┌──

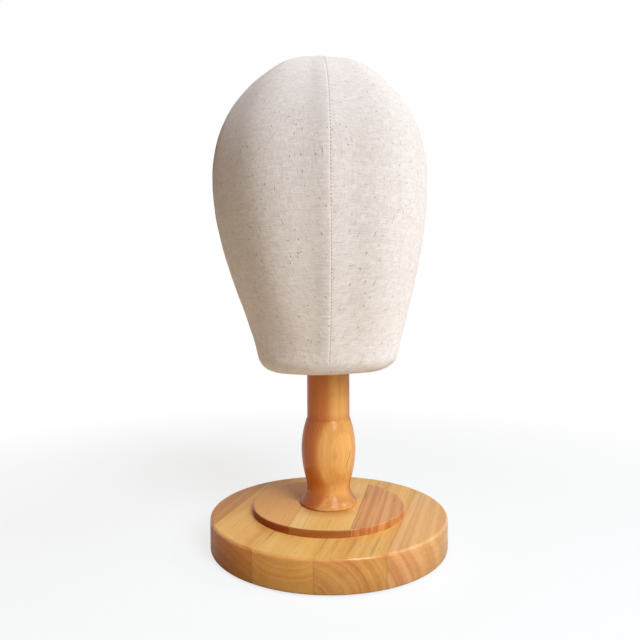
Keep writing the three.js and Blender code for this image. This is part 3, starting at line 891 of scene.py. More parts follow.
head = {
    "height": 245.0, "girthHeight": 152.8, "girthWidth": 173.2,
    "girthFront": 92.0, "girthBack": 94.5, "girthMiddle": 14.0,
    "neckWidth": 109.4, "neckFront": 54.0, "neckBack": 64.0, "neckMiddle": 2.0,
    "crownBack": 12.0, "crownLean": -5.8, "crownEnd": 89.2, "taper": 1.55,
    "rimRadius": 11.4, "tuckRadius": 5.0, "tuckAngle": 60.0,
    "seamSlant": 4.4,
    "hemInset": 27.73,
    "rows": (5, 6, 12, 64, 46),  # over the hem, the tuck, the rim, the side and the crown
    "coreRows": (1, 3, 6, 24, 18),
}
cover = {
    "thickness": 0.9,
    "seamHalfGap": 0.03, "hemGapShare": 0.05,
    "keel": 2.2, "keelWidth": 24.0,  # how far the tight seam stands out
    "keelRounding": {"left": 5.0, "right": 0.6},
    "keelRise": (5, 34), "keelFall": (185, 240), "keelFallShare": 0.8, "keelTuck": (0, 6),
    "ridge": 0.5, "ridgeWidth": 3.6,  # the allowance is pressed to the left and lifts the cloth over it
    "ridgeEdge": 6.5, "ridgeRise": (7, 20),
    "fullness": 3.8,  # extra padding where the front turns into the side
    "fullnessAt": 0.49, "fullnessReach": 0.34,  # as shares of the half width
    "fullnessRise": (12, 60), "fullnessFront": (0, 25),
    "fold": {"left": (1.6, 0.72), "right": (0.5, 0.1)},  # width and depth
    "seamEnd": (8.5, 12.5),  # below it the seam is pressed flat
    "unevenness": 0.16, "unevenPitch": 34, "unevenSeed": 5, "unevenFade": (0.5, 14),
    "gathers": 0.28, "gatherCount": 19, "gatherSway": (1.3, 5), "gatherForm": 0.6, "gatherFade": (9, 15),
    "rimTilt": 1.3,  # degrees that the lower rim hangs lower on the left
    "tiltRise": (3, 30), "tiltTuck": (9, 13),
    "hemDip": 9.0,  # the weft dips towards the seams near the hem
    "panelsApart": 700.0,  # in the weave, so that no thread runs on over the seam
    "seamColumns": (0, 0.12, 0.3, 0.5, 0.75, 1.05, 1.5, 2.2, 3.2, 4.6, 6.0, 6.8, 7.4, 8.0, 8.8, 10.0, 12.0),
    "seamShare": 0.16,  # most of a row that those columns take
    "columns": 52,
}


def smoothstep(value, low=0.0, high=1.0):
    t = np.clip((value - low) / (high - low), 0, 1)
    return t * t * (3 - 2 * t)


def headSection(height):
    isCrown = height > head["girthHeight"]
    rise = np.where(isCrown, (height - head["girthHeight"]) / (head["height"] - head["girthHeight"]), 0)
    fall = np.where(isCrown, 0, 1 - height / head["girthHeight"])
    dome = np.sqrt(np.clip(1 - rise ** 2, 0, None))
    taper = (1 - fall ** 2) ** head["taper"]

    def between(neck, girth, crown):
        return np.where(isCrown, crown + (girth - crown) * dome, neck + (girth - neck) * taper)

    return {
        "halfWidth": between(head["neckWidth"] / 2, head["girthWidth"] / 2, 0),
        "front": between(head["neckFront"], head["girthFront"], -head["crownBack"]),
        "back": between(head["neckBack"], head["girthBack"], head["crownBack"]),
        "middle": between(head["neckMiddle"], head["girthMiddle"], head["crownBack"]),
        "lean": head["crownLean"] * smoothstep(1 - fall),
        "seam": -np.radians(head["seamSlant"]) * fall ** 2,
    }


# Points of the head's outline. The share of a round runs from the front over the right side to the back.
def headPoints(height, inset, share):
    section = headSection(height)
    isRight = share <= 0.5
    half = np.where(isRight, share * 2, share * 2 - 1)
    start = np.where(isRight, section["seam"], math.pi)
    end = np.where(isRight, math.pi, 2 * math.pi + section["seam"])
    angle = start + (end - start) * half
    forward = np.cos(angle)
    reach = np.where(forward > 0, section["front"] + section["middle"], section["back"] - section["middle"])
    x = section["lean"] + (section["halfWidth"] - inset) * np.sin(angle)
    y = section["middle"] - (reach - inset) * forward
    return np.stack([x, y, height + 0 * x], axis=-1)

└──

## Exercise directions:
Extract the data in full. Keep it word for word.

## Exercise result:
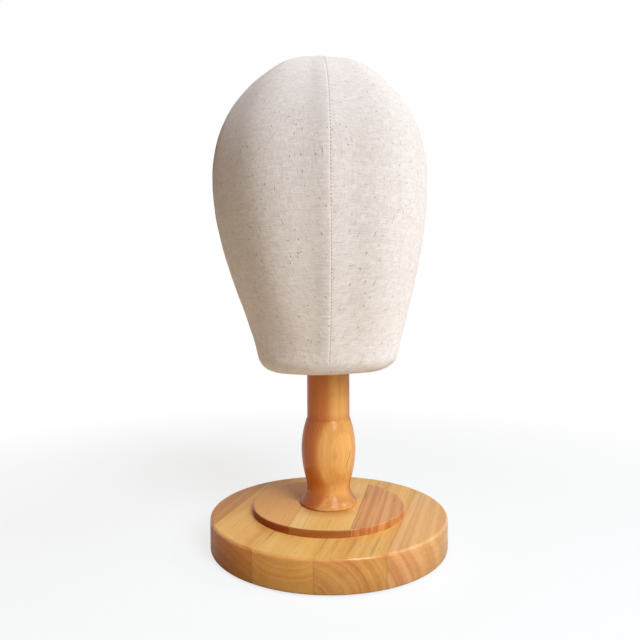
Keep writing the three.js and Blender code for this image. This is part 3, starting at line 891 of scene.py. More parts follow.
head = {
    "height": 245.0, "girthHeight": 152.8, "girthWidth": 173.2,
    "girthFront": 92.0, "girthBack": 94.5, "girthMiddle": 14.0,
    "neckWidth": 109.4, "neckFront": 54.0, "neckBack": 64.0, "neckMiddle": 2.0,
    "crownBack": 12.0, "crownLean": -5.8, "crownEnd": 89.2, "taper": 1.55,
    "rimRadius": 11.4, "tuckRadius": 5.0, "tuckAngle": 60.0,
    "seamSlant": 4.4,
    "hemInset": 27.73,
    "rows": (5, 6, 12, 64, 46),  # over the hem, the tuck, the rim, the side and the crown
    "coreRows": (1, 3, 6, 24, 18),
}
cover = {
    "thickness": 0.9,
    "seamHalfGap": 0.03, "hemGapShare": 0.05,
    "keel": 2.2, "keelWidth": 24.0,  # how far the tight seam stands out
    "keelRounding": {"left": 5.0, "right": 0.6},
    "keelRise": (5, 34), "keelFall": (185, 240), "keelFallShare": 0.8, "keelTuck": (0, 6),
    "ridge": 0.5, "ridgeWidth": 3.6,  # the allowance is pressed to the left and lifts the cloth over it
    "ridgeEdge": 6.5, "ridgeRise": (7, 20),
    "fullness": 3.8,  # extra padding where the front turns into the side
    "fullnessAt": 0.49, "fullnessReach": 0.34,  # as shares of the half width
    "fullnessRise": (12, 60), "fullnessFront": (0, 25),
    "fold": {"left": (1.6, 0.72), "right": (0.5, 0.1)},  # width and depth
    "seamEnd": (8.5, 12.5),  # below it the seam is pressed flat
    "unevenness": 0.16, "unevenPitch": 34, "unevenSeed": 5, "unevenFade": (0.5, 14),
    "gathers": 0.28, "gatherCount": 19, "gatherSway": (1.3, 5), "gatherForm": 0.6, "gatherFade": (9, 15),
    "rimTilt": 1.3,  # degrees that the lower rim hangs lower on the left
    "tiltRise": (3, 30), "tiltTuck": (9, 13),
    "hemDip": 9.0,  # the weft dips towards the seams near the hem
    "panelsApart": 700.0,  # in the weave, so that no thread runs on over the seam
    "seamColumns": (0, 0.12, 0.3, 0.5, 0.75, 1.05, 1.5, 2.2, 3.2, 4.6, 6.0, 6.8, 7.4, 8.0, 8.8, 10.0, 12.0),
    "seamShare": 0.16,  # most of a row that those columns take
    "columns": 52,
}


def smoothstep(value, low=0.0, high=1.0):
    t = np.clip((value - low) / (high - low), 0, 1)
    return t * t * (3 - 2 * t)


def headSection(height):
    isCrown = height > head["girthHeight"]
    rise = np.where(isCrown, (height - head["girthHeight"]) / (head["height"] - head["girthHeight"]), 0)
    fall = np.where(isCrown, 0, 1 - height / head["girthHeight"])
    dome = np.sqrt(np.clip(1 - rise ** 2, 0, None))
    taper = (1 - fall ** 2) ** head["taper"]

    def between(neck, girth, crown):
        return np.where(isCrown, crown + (girth - crown) * dome, neck + (girth - neck) * taper)

    return {
        "halfWidth": between(head["neckWidth"] / 2, head["girthWidth"] / 2, 0),
        "front": between(head["neckFront"], head["girthFront"], -head["crownBack"]),
        "back": between(head["neckBack"], head["girthBack"], head["crownBack"]),
        "middle": between(head["neckMiddle"], head["girthMiddle"], head["crownBack"]),
        "lean": head["crownLean"] * smoothstep(1 - fall),
        "seam": -np.radians(head["seamSlant"]) * fall ** 2,
    }


# Points of the head's outline. The share of a round runs from the front over the right side to the back.
def headPoints(height, inset, share):
    section = headSection(height)
    isRight = share <= 0.5
    half = np.where(isRight, share * 2, share * 2 - 1)
    start = np.where(isRight, section["seam"], math.pi)
    end = np.where(isRight, math.pi, 2 * math.pi + section["seam"])
    angle = start + (end - start) * half
    forward = np.cos(angle)
    reach = np.where(forward > 0, section["front"] + section["middle"], section["back"] - section["middle"])
    x = section["lean"] + (section["halfWidth"] - inset) * np.sin(angle)
    y = section["middle"] - (reach - inset) * forward
    return np.stack([x, y, height + 0 * x], axis=-1)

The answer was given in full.